The Tax Court first looked at the rules governing the taxation of SDLIAs that existed at the time the SDLIAs where executed, noting that the SDLIAs were entered into before the final regulations were issued in 2003. Under these rules, for each year the SDLIAs were in effect, an employee was required to include in taxable income the total value or cost of the economic benefit received each year by the employee — less any amount contributed by the employee. The court noted, however, that the taxpayers had not included such economic benefit in their incomes for the years the SDLIAs were in effect.

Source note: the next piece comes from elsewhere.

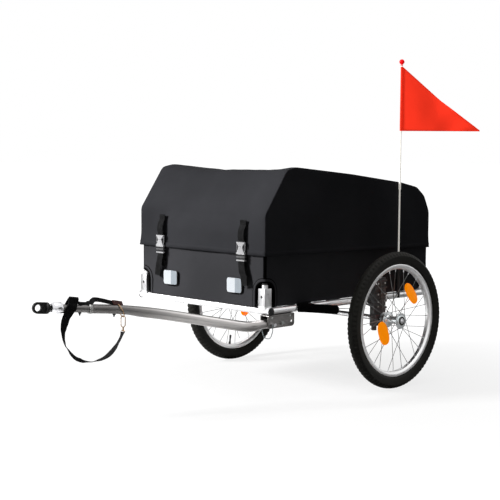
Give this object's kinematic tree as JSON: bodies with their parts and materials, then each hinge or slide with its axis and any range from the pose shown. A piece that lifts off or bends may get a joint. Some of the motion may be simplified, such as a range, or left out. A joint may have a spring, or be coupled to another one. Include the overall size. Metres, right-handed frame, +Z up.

The taxpayers argued that no termination or rollout of the SDLIAs occurred, claiming they purchased the corporation's contract rights in the SDLIAs from the corporation for a discounted value and that the SDLIAs remained in effect. The Tax Court disagreed, noting that as of the end of 2003, the SDLIAs were unwound and the corporation was released from its obligation to provide further premiums.

The Tax Court then determined that as of December 2003, the corporation was entitled to reimbursement of the $842,345 it made in premium payments, the taxpayers were obligated to make the reimbursement, and the cash value of the policies was secured to fund the reimbursement. The taxpayers, however, had reimbursed the corporation only $131,969. After reviewing the principles of sections 61 and 83, the court determined that the $710,376 difference was either income to the taxpayers under Section 61 or property transferred to them under Section 83.

The content of this article is intended to provide a general guide to the subject matter. Specialist advice should be sought about your specific circumstances.